▶ [SOURCE EXCERPT]
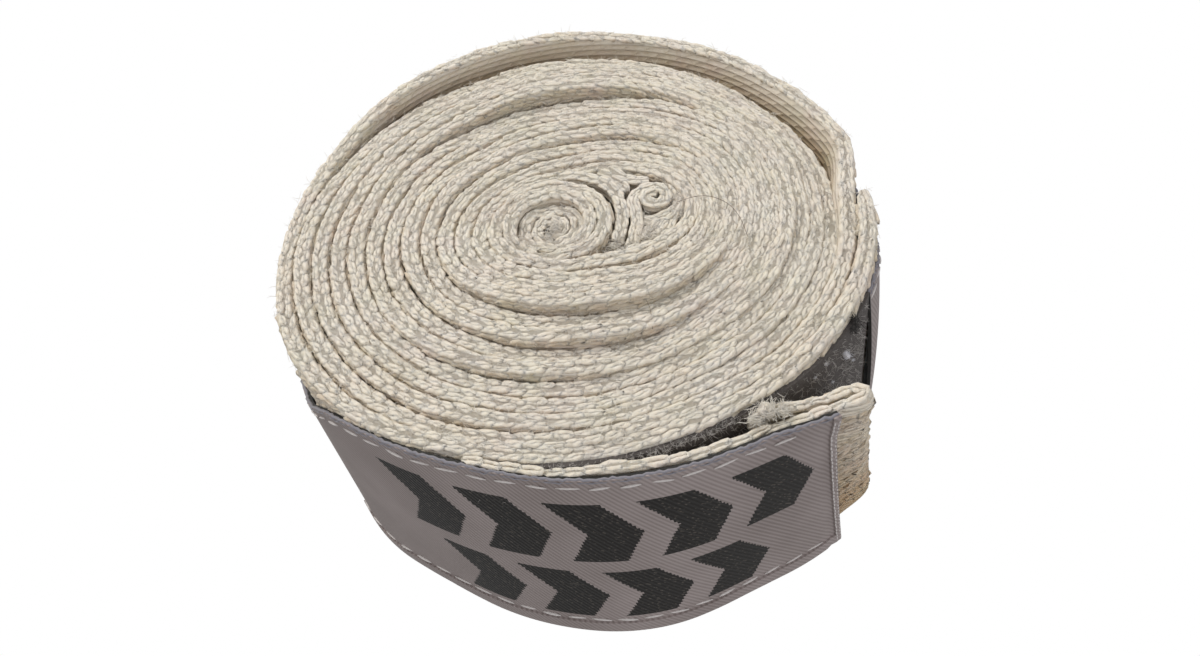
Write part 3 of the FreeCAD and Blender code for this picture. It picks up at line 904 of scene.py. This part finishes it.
def beside_end(a, b, z):
    """Points a mm past the strap's end and b mm outward of its face, leaning as the strap does."""
    t = np.where(a < 0.0, np.interp(end_s + a, fine_s, fine_t), E1)
    nominal = z * STRAP_HIGH / 49.1
    x0, y0 = strap_base(t - 0.4, nominal)
    x1, y1 = strap_base(t + 0.4, nominal)
    size = np.hypot(x1 - x0, y1 - y0)
    ux, uy = (x1 - x0) / size, (y1 - y0) / size
    px, py = strap_base(t, nominal)
    past = np.maximum(a, 0.0) * (1.0 + 0.34 * (48.0 - z) / 48.0)
    return px + ux * past + uy * b, py + uy * past - ux * b, z


ka, kb, kh, kl = (np.array(c) for c in zip(*TAB))
ks = run_along(ka, kb)
even = np.linspace(0.0, ks[-1], int(ks[-1] / 0.45))
tab = [np.interp(even, ks, c) for c in (ka, kb, kh, kl)]
for c in tab:
    even_out(c, 4)
ta, tb, thick, tab_low = tab
ts = run_along(ta, tb)
tab_top = 48.7 + 0.25 * np.sin(ts * 0.35) + 1.1 * smooth((ta + 14.0) / 12.0) + 0.4 * smooth(ta / 3.0)
# Painted shade: the tab darkens from its top towards its foot over 34 mm.
put("tab_body", ribbon("tab_body", ta, tb, tab_top, tab_low, thick, ts, foot=False, shade_depth=34.0,
                       place=beside_end), TAB_COTTON)
gx2, gy2, gz2 = beside_end(ta, tb, tab_top)
tab_guide = guide_curve("guide tab", gx2, gy2, gz2)
tab_len = run_along(gx2, gy2, gz2)[-1]
TAB_LINK = link(4.4, 1.05, 0.40, 0.4, rings=12)
TAB_PITCH = 2.9
parts = [row(TAB_LINK, tab_guide, COTTON_LOOPS, int((tab_len - 1.0) / TAB_PITCH), TAB_PITCH, 1.0, 0.0, -0.2,
             wobble=0.16, seed=301)]
parts += side_rows(tab_guide, tab_len - 14.0, tab_len, (-1.5, -3.1), 0.75, seed=321)
put("tab_loops", joined("tab_loops", parts, 0.05), COTTON_LOOPS)
# Rows of loops round the tab's nose, each on its own line because the nose leans outward to its foot.
parts = []
for n, level in enumerate(np.arange(3.4, 37.5, 1.4)):
    rx, ry, rz = beside_end(ta, tb, tab_top - level)
    guide = guide_curve("guide tab row", rx, ry, rz)
    size = run_along(rx, ry, rz)
    first, last = float(size[np.argmax(ta > 2.0)]), float(size[np.argmax((ta > 0.0) & (tb < -2.7))])
    count = max(2, int((last - first) / LINK_PITCH) + 1)
    parts.append(row(SIDE_LINK, guide, TAB_COTTON, count, LINK_PITCH, first + (n % 2) * LINK_PITCH * 0.5,
                     0.70, roll=90.0, wobble=0.12, seed=500 + n))
    bpy.data.objects.remove(guide)
nose = joined("tab_rows", parts, 0.07)
# Painted shade: the nose gets darker towards its foot, as the tab body does.
tint = np.empty(len(nose.vertices))
nose.attributes["shade"].data.foreach_get("value", tint)
height = np.array([v.co.z for v in nose.vertices]) / MM
nose.attributes["shade"].data.foreach_set("value", tint * np.clip((height - 8.0) / 20.0, 0.15, 1.15))
put("tab_rows", nose, TAB_COTTON)

# ----- thumb loop
def even_path(px, py, gap=0.5, passes=5):
    """Evenly spaced, smoothed copy of a path, and its length at each point."""
    s = run_along(px, py)
    grid = np.linspace(0.0, s[-1], int(s[-1] / gap) + 1)
    ax, ay = np.interp(grid, s, px), np.interp(grid, s, py)
    even_out(ax, passes)
    even_out(ay, passes)
    return ax, ay, grid


def strip(name, px, py, top0, top1, low, half, seed):
    """A narrow knitted strip on edge, with its chain of loops along the top."""
    ax, ay, s = even_path(np.asarray(px, float), np.asarray(py, float))
    high = np.interp(s, [0.0, s[-1]], [top0, top1]) + 0.15 * np.sin(s * 0.9 + seed)
    body = ribbon(name, ax, ay, high, low, half, s, shade_depth=7.0)
    guide = guide_curve("guide strip", ax, ay, high)
    loops = chain(guide, 0.0, run_along(ax, ay, high)[-1], small=True, height=-0.25, seed=seed)
    bpy.data.objects.remove(guide)
    return body, loops, float(s[-1])


curl_a = np.radians(np.linspace(165.0, -330.0, 70))
curl_r = np.linspace(3.1, 0.95, 70)
leg_x = np.concatenate([[8.9, 10.2, 10.9, 11.0, 10.9], 14.5 + curl_r * np.cos(curl_a)])
leg_y = np.concatenate([[-10.4, -7.4, -4.6, -2.0, 0.0], -0.4 + curl_r * np.sin(curl_a)])
loop_body, loop_chain, LOOP_LENGTH = strip("thumb_loop_body", leg_x, leg_y, 48.5, 49.6, 22.0, 0.82, 401)
put("thumb_loop_body", loop_body, COTTON_BAND)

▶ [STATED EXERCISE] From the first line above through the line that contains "return px +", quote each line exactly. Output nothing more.

▶ [COMPLETED TASK]
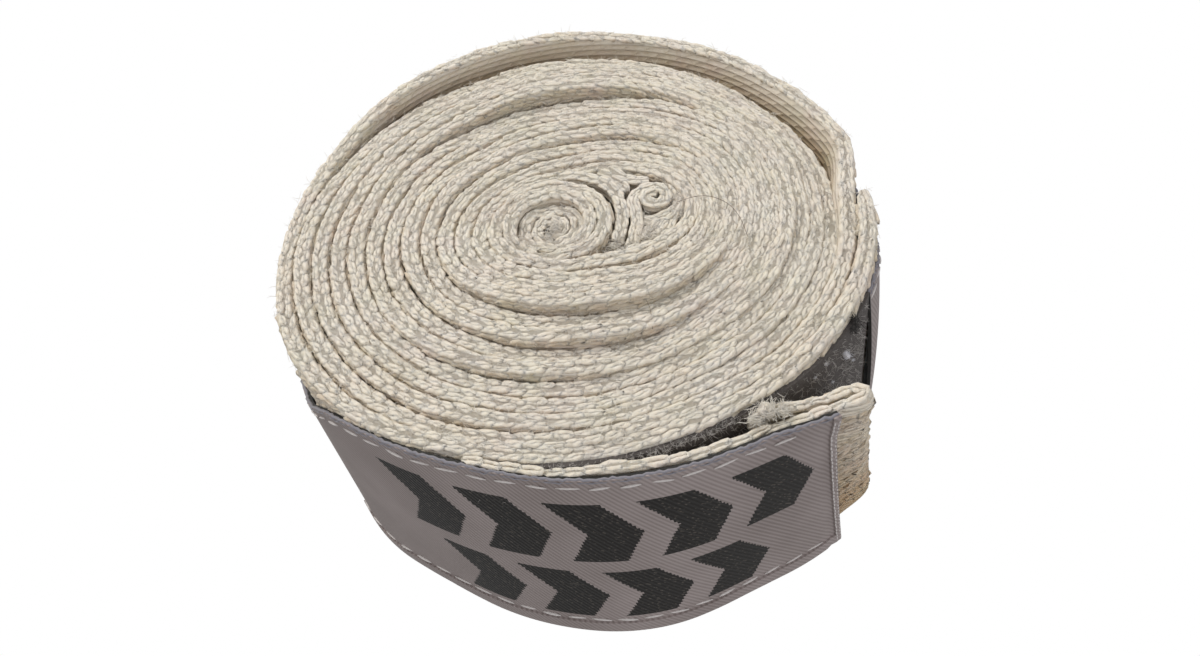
Write part 3 of the FreeCAD and Blender code for this picture. It picks up at line 904 of scene.py. This part finishes it.
def beside_end(a, b, z):
    """Points a mm past the strap's end and b mm outward of its face, leaning as the strap does."""
    t = np.where(a < 0.0, np.interp(end_s + a, fine_s, fine_t), E1)
    nominal = z * STRAP_HIGH / 49.1
    x0, y0 = strap_base(t - 0.4, nominal)
    x1, y1 = strap_base(t + 0.4, nominal)
    size = np.hypot(x1 - x0, y1 - y0)
    ux, uy = (x1 - x0) / size, (y1 - y0) / size
    px, py = strap_base(t, nominal)
    past = np.maximum(a, 0.0) * (1.0 + 0.34 * (48.0 - z) / 48.0)
    return px + ux * past + uy * b, py + uy * past - ux * b, z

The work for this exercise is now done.